What Happened To Lynnae's Gourmet Pickles After Shark Tank?

Any fan of "Shark Tank" knows, the Sharks have seen their fair share of canned and jarred goods. Lynnae's Gourmet Pickles greeted viewers early in the show's history, first appearing in the season premiere of Season 5, in 2013. Founded by Lynnae Schneller and Ally Cullinane, the company created a line of gourmet sweet pickles, both traditional variety and spicy, hand-packed in Tacoma, made with fresh local ingredients.

In the 12-month period before appearing on "Shark Tank," the wholesome duo behind Lynnae's Gourmet Pickles had racked up $144,000 in sales. They started the business in 2011 and were discussing a deal with Target when they appeared on the Sharks' doorstep. The original inspiration for the business had come from the popularity of Schneller's great-grandma Toots' pickle recipe. After making and sharing them with enthusiastic friends and family, Schneller decided she couldn't keep her family's secret to herself — she needed to make her amazing pickles available to others, too. Soon, she recruited friend Aly Cullinane to help her meet the demand for the crunchy snack, and Lynnae's Gourmet Pickles was born.

Interest in the pickles kept growing, and before long, the girls were cooking up their pickles in a trailer they had built into a commercial kitchen (clearly, these women were not victims of the mistakes so many others make when making pickles), sporting the polka-dotted green aprons that became their signature look.

The Sharks stayed in their tank

Master promoters, the ladies had already organized a successful pickle hunt in their hometown Tacoma, Washington, which raised the brand's profile before it even appeared on the show. By the time they went on "Shark Tank," the friends and business partners had become sisters-in-law. When Lynnae Schneller and Aly Culinane appeared in front of the Sharks, they were asking for $125,000 in exchange for a hefty 20% share in their company.

Sadly, the ladies (who had clearly more than mastered how you can make pickles at home), had no luck on "Shark Tank." Mark Cuban felt that Lynnae's Gourmet Pickles would be pushed out by a larger competitor, and did not buy in. While some of the judges cited a specific distaste for sweet pickles, Kevin O'Leary did not invest because he didn't think the company could successfully market the product and didn't want pickles in his portfolio. Overall, the Sharks didn't seem convinced that the pickles were unique enough to justify their price point. Barbara Corcoran had some encouraging words for the young entrepreneurs, however, telling the twosome, "I don't think you need a partner." Corcoran was convinced the founders might succeed on their own and might later regret having let go of such a significant chunk of their fledgling company.

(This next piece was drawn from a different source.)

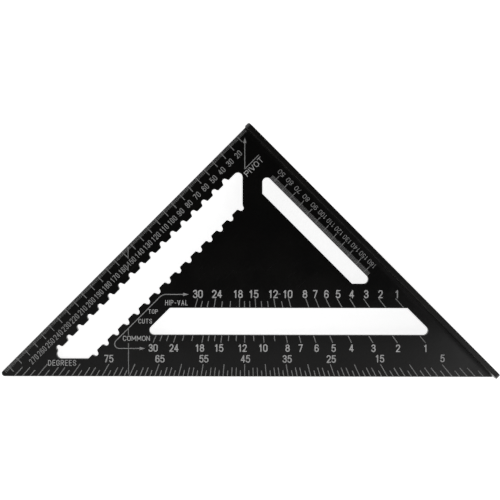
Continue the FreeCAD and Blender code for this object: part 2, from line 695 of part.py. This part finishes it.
doc.recompute()
for item in doc.Objects:
    if "Invalid" in item.State or "Error" in item.State:
        raise RuntimeError(f"{item.Name} failed: {item.State}")
for node in nodes:
    if node.Shape.isNull() or not node.Shape.isValid():
        raise RuntimeError(f"{node.Label} has no valid shape")

os.makedirs("parts", exist_ok=True)
for node in nodes:
    node.Shape.exportStep(f"parts/{node.Label}.step")
    box = node.Shape.optimalBoundingBox(False)
    print(f"{node.Label}: {len(node.Shape.Solids)} solids, {box.XLength:.1f} x {box.YLength:.1f} x "
          f"{box.ZLength:.2f} mm")
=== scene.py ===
import math

import bpy
from mathutils import Matrix, Quaternion, Vector


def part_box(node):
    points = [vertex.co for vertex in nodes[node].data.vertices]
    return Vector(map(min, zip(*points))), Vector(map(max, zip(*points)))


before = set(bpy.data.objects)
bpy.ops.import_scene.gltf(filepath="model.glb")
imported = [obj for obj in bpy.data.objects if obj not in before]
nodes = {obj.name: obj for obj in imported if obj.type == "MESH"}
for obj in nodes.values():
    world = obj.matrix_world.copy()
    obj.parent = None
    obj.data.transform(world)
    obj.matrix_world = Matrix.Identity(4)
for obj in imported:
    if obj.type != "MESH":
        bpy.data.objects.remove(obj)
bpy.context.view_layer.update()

# A black anodised speed square on a pale studio floor, seen from straight above its printed face.
# Everything is in metres, in the frame of the CAD model: x along the ruled edge, y along the fence.

blade_low, blade_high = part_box("blade")
fence_low, fence_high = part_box("fence")
middle = (blade_low + blade_high) / 2

MM = 0.001

# The angle about Z between the model's axes and the picture's: the pivot corner comes to the top.
PICTURE_TURN = math.radians(135)

# Noise mostly lies between these two values.
NOISE_SPAN = (0.3, 0.7)

# Hairlines of the black finish: direction in degrees, length, and spacing.
HAIRLINES = ((38, 30 * MM, 0.5 * MM), (-22, 22 * MM, 0.6 * MM),
             (81, 22 * MM, 0.6 * MM), (128, 22 * MM, 0.6 * MM))

# How pale each kind of printing is; the first entry found in a node's name counts.
INK_LEVELS = {"edge_": 0.48, "inner_numbers": 0.64, "inner_": 0.54, "_arrow": 0.59, "_ticks": 0.44,
              "_line": 0.44, "degree": 0.74, "_numbers": 0.85, "_word": 0.87}


# ---------------------------------------------------------------- node helpers

def new_material(name, **settings):
    """A node material and its Principled shader, with plain values set on the shader's own sockets."""
    material = bpy.data.materials.new(name)
    material.use_nodes = True
    shader = material.node_tree.nodes["Principled BSDF"]
    for socket, value in settings.items():
        shader.inputs[socket.replace("_", " ")].default_value = value
    return material, shader


def add(tree, kind, inputs=(), **properties):
    """A node whose inputs are linked to sockets or set to values; returns the node."""
    node = tree.nodes.new("ShaderNode" + kind)
    for name, value in properties.items():
        setattr(node, name, value)
    for key, value in dict(inputs).items():
        if isinstance(value, bpy.types.NodeSocket):
            tree.links.new(value, node.inputs[key])
        else:
            node.inputs[key].default_value = value
    return node


def calculate(tree, operation, first, second=0.0):
    """The result of a Math node."""
    return add(tree, "Math", {0: first, 1: second}, operation=operation).outputs[0]


def remap(tree, value, from_low, from_high, to_low, to_high):
    """A value carried smoothly from one range to another."""
    inputs = {"Value": value, "From Min": from_low, "From Max": from_high,
              "To Min": to_low, "To Max": to_high}
    return add(tree, "MapRange", inputs, interpolation_type="SMOOTHSTEP").outputs["Result"]


def blend_colour(tree, factor, first, second):
    """A mix of two colours."""
    node = add(tree, "Mix", data_type="RGBA")
    sockets = {"Factor_Float": factor, "A_Color": first, "B_Color": second}
    for item in node.inputs:
        if item.identifier in sockets:
            value = sockets[item.identifier]
            if isinstance(value, bpy.types.NodeSocket):
                tree.links.new(value, item)
            else:
                item.default_value = value
    return next(item for item in node.outputs if item.identifier == "Result_Color")


def noise(tree, place, size, detail=2.0, roughness=0.5, distortion=0.0):
    """Noise whose blotches are about size metres across."""
    inputs = {"Vector": place, "Scale": 1 / size, "Detail": detail,
              "Roughness": roughness, "Distortion": distortion}
    return add(tree, "TexNoise", inputs).outputs["Fac"]


def grey(level, warmth=0.0):
    """An opaque grey, a little warmer or cooler than neutral."""
    return (level * (1 + warmth), level, level * (1 - warmth), 1)


# ---------------------------------------------------------------- materials

def hairlines(tree, place, direction, length, spacing):
    """A few fine hairlines in one direction, as a mask: the crests of a drawn-out noise."""
    inputs = {"Vector": place, "Rotation": (0, 0, math.radians(direction)),
              "Scale": (1 / length, 1 / spacing, 1 / spacing)}
    drawn_out = add(tree, "Mapping", inputs).outputs["Vector"]
    drift = noise(tree, drawn_out, size=1.0, detail=1.0, distortion=0.35)
    crest, full = 0.742, 0.765
    return remap(tree, drift, crest, full, 0, 1)


def rubbed_edges(tree, place, normal, amount):
    """Worn finish, as a mask: in patches, where the surface slopes as on a chamfer or a rounded rim."""
    facing = calculate(tree, "ABSOLUTE", add(tree, "SeparateXYZ", {0: normal}).outputs["Z"])
    slope = calculate(tree, "MULTIPLY", remap(tree, facing, 0.25, 0.6, 0, 1),
                      remap(tree, facing, 0.8, 0.97, 1, 0))
    patches = remap(tree, noise(tree, place, 9 * MM, detail=5.0, roughness=0.65), 0.5, 0.72, 0, 1)
    flecks = remap(tree, noise(tree, place, 0.9 * MM, detail=3.0, roughness=0.6), 0.45, 0.62, 0, 1)
    wear = calculate(tree, "MULTIPLY", slope, calculate(tree, "MULTIPLY", patches, flecks))
    return calculate(tree, "MULTIPLY", wear, amount)


def corner_band(tree, place, dulling):
    """What is added to the roughness in a narrow band along the fence's stop face."""
    from_fence = add(tree, "SeparateXYZ", {0: place}).outputs["X"]
    band_start, band_end = 0.5 * MM, 4.5 * MM
    return remap(tree, from_fence, band_start, band_end, dulling, 0)


def anodised(name, shade, gloss, grain_size, wear_amount, corner_dulling=0.0):
    """Black anodised aluminium: a fine blasted grain, handling marks, hairlines and rubbed edges."""
    material, shader = new_material(name, IOR=1.5, Specular_IOR_Level=0.5)
    tree = material.node_tree
    coordinates = add(tree, "TexCoord")
    place, normal = coordinates.outputs["Object"], coordinates.outputs["Normal"]

    grain = noise(tree, place, grain_size, roughness=0.6)
    speckle = remap(tree, grain, *NOISE_SPAN, 0, 1)
    clouds = noise(tree, place, 45 * MM, detail=3.0, roughness=0.55, distortion=0.6)
    smears = noise(tree, place, 16 * MM, detail=4.0, roughness=0.6, distortion=1.2)
    smudges = remap(tree, smears, 0.5, 0.75, 0, 1)
    wear = rubbed_edges(tree, place, normal, wear_amount)
    lines = hairlines(tree, place, *HAIRLINES[0])
    for more in HAIRLINES[1:]:
        lines = calculate(tree, "MAXIMUM", lines, hairlines(tree, place, *more))

    tint = remap(tree, clouds, *NOISE_SPAN, 0, 1)
    colour = blend_colour(tree, tint, grey(shade * 0.8, 0.08), grey(shade * 1.2, 0.16))
    colour = blend_colour(tree, calculate(tree, "MULTIPLY", speckle, 0.35), colour, grey(shade * 2.2))
    colour = blend_colour(tree, calculate(tree, "MULTIPLY", lines, 0.25), colour, grey(shade * 6))
    colour = blend_colour(tree, wear, colour, grey(0.42, 0.02))
    tree.links.new(colour, shader.inputs["Base Color"])
    tree.links.new(calculate(tree, "MULTIPLY", wear, 0.9), shader.inputs["Metallic"])

    dull = remap(tree, clouds, *NOISE_SPAN, gloss - 0.02, gloss + 0.03)
    dull = calculate(tree, "ADD", dull, calculate(tree, "MULTIPLY", smudges, 0.035))
    dull = calculate(tree, "ADD", dull, calculate(tree, "MULTIPLY", lines, 0.06))
    dull = calculate(tree, "ADD", dull, calculate(tree, "MULTIPLY", speckle, 0.03))
    if corner_dulling:
        dull = calculate(tree, "ADD", dull, corner_band(tree, place, corner_dulling))
    tree.links.new(dull, shader.inputs["Roughness"])

    height = calculate(tree, "SUBTRACT", grain, calculate(tree, "MULTIPLY", lines, 0.6))
    bump = add(tree, "Bump", {"Height": height, "Strength": 0.5, "Distance": 0.012 * MM})
    tree.links.new(bump.outputs["Normal"], shader.inputs["Normal"])
    return material


def ink(name, level):
    """Pale printed lettering: chalky, finely speckled, and thinner where hands have rubbed it."""
    material, shader = new_material(name, IOR=1.45, Specular_IOR_Level=0.3)
    tree = material.node_tree
    place = add(tree, "TexCoord").outputs["Object"]
    grain = noise(tree, place, 0.14 * MM, roughness=0.6)
    speckle = remap(tree, grain, 0.3, 0.72, 0, 1)
    rubbed = remap(tree, noise(tree, place, 28 * MM, detail=4.0, roughness=0.6), 0.42, 0.75, 0, 1)
    colour = blend_colour(tree, speckle, grey(level * 0.82, -0.01), grey(level * 1.12, 0.015))
    colour = blend_colour(tree, calculate(tree, "MULTIPLY", rubbed, 0.28), colour, grey(level * 0.4))
    tree.links.new(colour, shader.inputs["Base Color"])
    tree.links.new(remap(tree, grain, *NOISE_SPAN, 0.5, 0.72), shader.inputs["Roughness"])
    bump = add(tree, "Bump", {"Height": grain, "Strength": 0.4, "Distance": 0.015 * MM})
    tree.links.new(bump.outputs["Normal"], shader.inputs["Normal"])
    return material


def floor_paper():
    """White paper with a faint tooth, giving off light of its own so that no dark shadow falls on it."""
    material, shader = new_material("studio_paper", Roughness=0.9, Specular_IOR_Level=0.2,
                                    Emission_Color=grey(1.0), Emission_Strength=0.84)
    tree = material.node_tree
    place = add(tree, "TexCoord").outputs["Object"]
    tone = remap(tree, noise(tree, place, 400 * MM, detail=3.0), *NOISE_SPAN, 0, 1)
    tree.links.new(blend_colour(tree, tone, grey(0.88), grey(0.9)), shader.inputs["Base Color"])
    tooth = noise(tree, place, 1.2 * MM, detail=3.0)
    bump = add(tree, "Bump", {"Height": tooth, "Strength": 0.1, "Distance": 0.05 * MM})
    tree.links.new(bump.outputs["Normal"], shader.inputs["Normal"])
    return material


def dress(name, material):
    """Give a CAD node its material."""
    nodes[name].material_slots[0].material = material


def dress_square():
    """Materials of every CAD node."""
    dress("blade", anodised("blade_anodised", shade=0.0032, gloss=0.18, grain_size=0.32 * MM,
                            wear_amount=0.5, corner_dulling=0.12))
    # The fence's colour is set more than twice as pale as the blade's. This is a painted highlight that
    # stands in for the light its rim catches.
    dress("fence", anodised("fence_anodised_painted_light", shade=0.0070, gloss=0.24, grain_size=0.4 * MM,
                            wear_amount=0.45))
    inks = {kind: ink("ink_" + kind.strip("_"), level) for kind, level in INK_LEVELS.items()}
    for name in nodes:
        if name not in ("blade", "fence"):
            dress(name, next(inks[kind] for kind in INK_LEVELS if kind in name))


# ---------------------------------------------------------------- studio

def make_floor():
    """The floor, leaning so that the square rests on it by the fence's rim and its far tip."""
    rim_inset, gap, half = 1 * MM, 0.05 * MM, 4.0
    rest = Vector((fence_high.x - rim_inset, middle.y, fence_low.z - gap))
    lean = math.atan2(blade_low.z - fence_low.z, blade_high.x - rest.x)
    mesh = bpy.data.meshes.new("floor")
    mesh.from_pydata([(-half, -half, 0), (half, -half, 0), (half, half, 0), (-half, half, 0)],
                     [], [(0, 1, 2, 3)])
    floor = bpy.data.objects.new("floor", mesh)
    floor.matrix_world = Matrix.Translation(rest) @ Matrix.Rotation(-lean, 4, "Y")
    floor.data.materials.append(floor_paper())
    bpy.context.collection.objects.link(floor)


def softbox(name, along, out, length, depth, radiance):
    """A soft panel overhead, level with the blade.

    Its place is given along the hypotenuse, towards the fence, and out from the pivot corner."""
    height = 1.3
    data = bpy.data.lights.new(name, "AREA")
    data.shape = "RECTANGLE"
    data.size, data.size_y = length, depth
    data.energy = radiance * math.pi * length * depth
    light = bpy.data.objects.new(name, data)
    turn = Matrix.Rotation(PICTURE_TURN, 4, "Z")
    light.matrix_world = turn @ Matrix.Translation((along, -out, height))
    light.visible_camera = False
    bpy.context.collection.objects.link(light)


def make_world():
    """A pale room with a dark ceiling: bright round the horizon and dim overhead."""
    world = bpy.data.worlds.new("studio")
    world.use_nodes = True
    tree = world.node_tree
    direction = add(tree, "TexCoord").outputs["Generated"]
    up = add(tree, "SeparateXYZ", {0: direction}).outputs["Z"]
    pale_below, dark_above = 0.38, 0.75
    level = remap(tree, up, pale_below, dark_above, 1.0, 0.030)
    background = tree.nodes["Background"]
    background.inputs["Color"].default_value = (1, 1, 1, 1)
    tree.links.new(level, background.inputs["Strength"])
    bpy.context.scene.world = world


def make_lights():
    """Soft panels beyond the hypotenuse, stronger at the fence's end; the blade mirrors their near edge."""
    softbox("key", along=-0.22, out=0.51, length=1.56, depth=0.27, radiance=0.36)
    softbox("key_end", along=0.64, out=0.51, length=0.46, depth=0.27, radiance=0.8)
    softbox("key_far_end", along=0.72, out=0.86, length=0.55, depth=0.45, radiance=1.2)


def make_camera():
    """The camera, straight above the blade and almost square to it, with the pivot at the top."""
    data = bpy.data.cameras.new("camera")
    data.sensor_width = 36
    data.lens = 44.14
    data.clip_start, data.clip_end = 0.01, 20
    camera = bpy.data.objects.new("camera", data)
    place = Vector((0.06009, 0.0689, 0.53063))
    lean = Vector((-0.0254, 0.0032, 0.001))    # a turn in the camera's own axes, in radians
    turn = Matrix.Rotation(PICTURE_TURN, 3, "Z") @ Quaternion(lean.normalized(), lean.length).to_matrix()
    camera.matrix_world = Matrix.Translation(place) @ turn.to_4x4()
    bpy.context.collection.objects.link(camera)
    bpy.context.scene.camera = camera


dress_square()
make_floor()
make_world()
make_lights()
make_camera()
bpy.context.scene.view_settings.view_transform = "Standard"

After Shark Tank: a pivot to Mrs. Pickles

Was shark Barbara Corcoran right? Unfortunately, Lynnae's Gourmet Pickles never fully expanded into the nationwide business its founders had hoped for. After failing to find backers on "Shark Tank," Lynnae Schneller and Aly Cullinane turned to Indiegogo to try to fund themselves, but struggled to find support. Unfortunately, the company only raised $781 of its $62,500 goal, and the campaign shut down. They did find some success though. Lynnae's Gourmet Pickles found some recognition in a number of high-profile publications and other venues, appearing in The Wall Street Journal, Reader's Digest, Ladies Home Journal, USA Today, CNN, and Oprah. The ladies in green were able to make a deal with QVC in which they sold jars in batches of three, with Hot Mama spicy pickles packaged alongside a traditional sour dill and a sweet and sour version.

Lynnae Schneller moved on from the pickle business in 2015, becoming the owner of a Chik-fil-A franchise in Tacoma. The company rebranded that same year, becoming known as "Mrs. Pickles" rather than Lynnae's Gourmet Pickles. Aly Cullinane became the face of Mrs. Pickles and kept at it, but took a more local approach to production and lineup, focusing on sales and marketing within the Tacoma community.

Is Mrs. Pickles still in business?

For the next couple of years after rebranding, Mrs. Pickles maintained a brisk business and strong presence in its hometown. It continued its annual pickle hunt, appeared in farmers markets, and supported local charities as part of its business efforts. Aly Cullinane and her crew also teamed up with local restaurants to create sandwiches featuring their specialty pickles (like the "Mrs. Pickles Burger" at Stack's Burgers) and encouraged customers to pick up pickles with their ice cream when purchasing frozen treats at Kroger (though they never created a pickle-flavored ice cream). All those pickles and ice cream made sense: the Cullinane family was also increasing in numbers, and its founder eventually decided to make a change.

In December of 2017, Cullinane hung up her apron for the last time. The company's Instagram page says that she decided to stay at home with her three young children, a difficult decision — but one she felt compelled to make. We don't know what the future holds, but we'd love to see Cullinane and Schneller bring their enthusiastic hustle to another food-based venture.